Ultra Petroleum, one of the star producers of natural gas in the Green River Basin, reported a record 63% increase in its Wyoming gas production for 2Q2007. Combined gas and crude oil production volume was up 57%, totaling 30.5 Bcfe, from 19.5 Bcfe in 2Q2006, and output in the first six months jumped to 59 Bcfe, up 49% from the first half of 2006. The gains led the Houston-based producer to increase its full-year 2007 production outlook.

Increased production, improved drilling efficiencies and effective hedging contributed to Ultra’s none-too-shabby financial performance, company officials said. Ultra reported earnings of $49.1 million, almost unchanged from 2Q2006 earnings of $50.7 million. Earnings for the first half of 2007 totaled $115.7 million, also essentially unchanged from $118.1 million reported a year earlier.

Ultra CEO Michael D. Watford characterized the company’s favorable 2Q2007 margins as “resilient given the depressed Rockies natural gas prices during the quarter.” Ultra’s all-in costs of $2.62/Mcf made it “most likely the lowest [cost producer] in the industry and helps position us to continue our sector leadership in growth and returns.” He praised the company’s strong production in the period, which he noted had come “entirely from organic drillbit growth.”

Total production for the quarter consisted of 26.6 Bcf of domestic gas, 221,800 bbl of condensate and 434,600 bbl of crude oil from its Chinese assets. Domestic condensate prices were down 7%; Chinese oil prices were down by about 8% from the same period of 2006.

The company’s realized gas prices were $4.38/Mcf, including the effects of hedging, which was down 25% from a year earlier. Ultra CFO Mark Smith noted during a conference call Wednesday that for 2008, Ultra has more than “31% of our forecast production in Wyoming hedged at roughly $7.45/Mcf.” A “smaller portion” is hedged in 2009 at $8.15/Mcf.

Steve Miller, vice president of exploration, said the company plans to quicken its pace of development in the Pinedale Anticline of the Jonah field. One of Ultra’s biggest cost advantages over other producers has been its increased rig efficiency in Pinedale, he noted. Since the beginning of the year, Ultra has reduced by 33% the amount of time it takes to drill wells from spud to total depth. Wells now are being drilled in an average of 40 days, compared with an average of 61 days per well in 2006.

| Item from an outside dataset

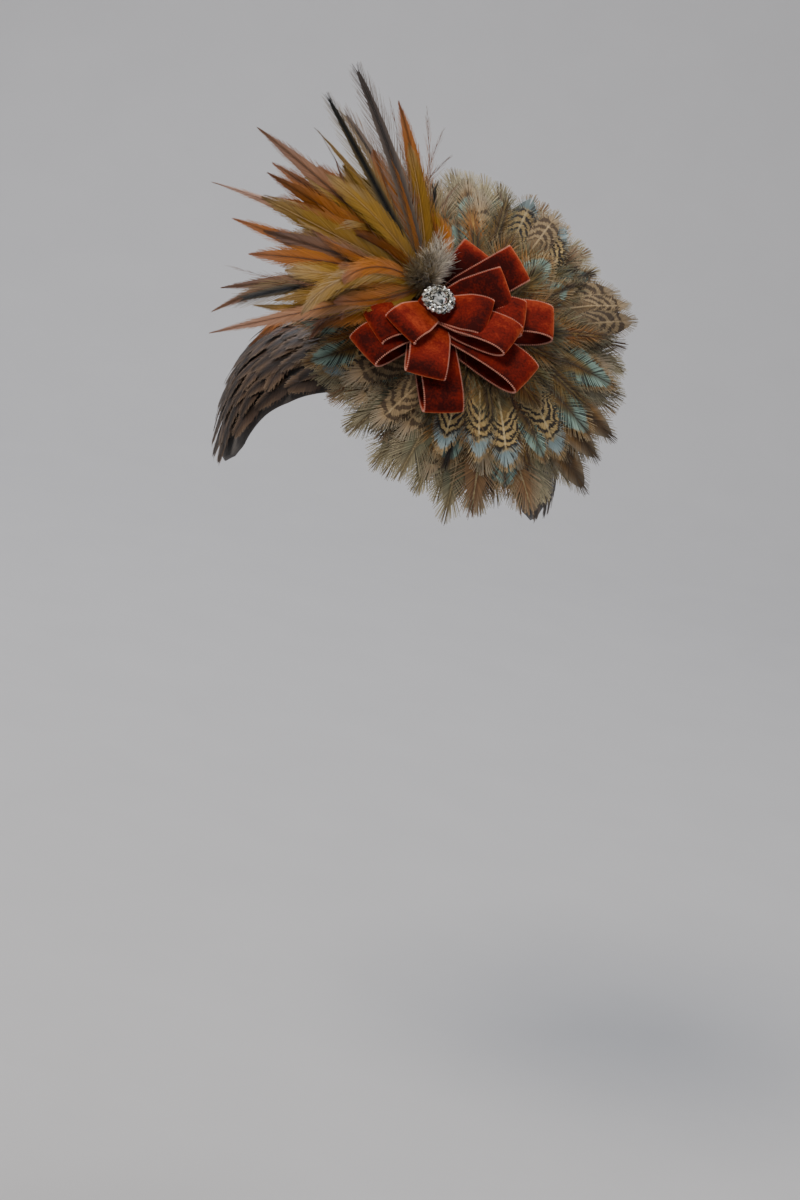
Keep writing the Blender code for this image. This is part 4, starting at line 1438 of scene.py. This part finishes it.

Ultra brought 59 gross (26.1 net) new producing wells on stream in the quarter. In the first six months, 90 gross (44.1 net) new wells were ramped up, which on a net-well basis is a 275% increase over the first half of 2006, said Miller. The company jumped to 95 from 75 the total number of wells that it expects to drill in the Pinedale leasehold this year. Ultra also increased its capital expenditure budget by 23% to $740 million from the previously planned $600 million.

For the year, Ultra raised its forecast to 116.5 Bcfe from an earlier forecast of 114 Bcfe. Even with the increase, Ultra intentionally omitted its 4Q2007 output from China because the company is considering selling its assets there. The forecast also excludes output currently affected by shut-ins by an undisclosed operator in the Pinedale Anticline. The company warned that the shut-ins could continue through the end of the year.

If Ultra achieves its revised production forecast, the producer would come in at levels 27% higher than in 2006. It also is preparing for the start-up of the Rockies Express Pipeline West (REX). The independent is one of the main shippers on REX, with firm capacity commitments of 200 MMcf/d.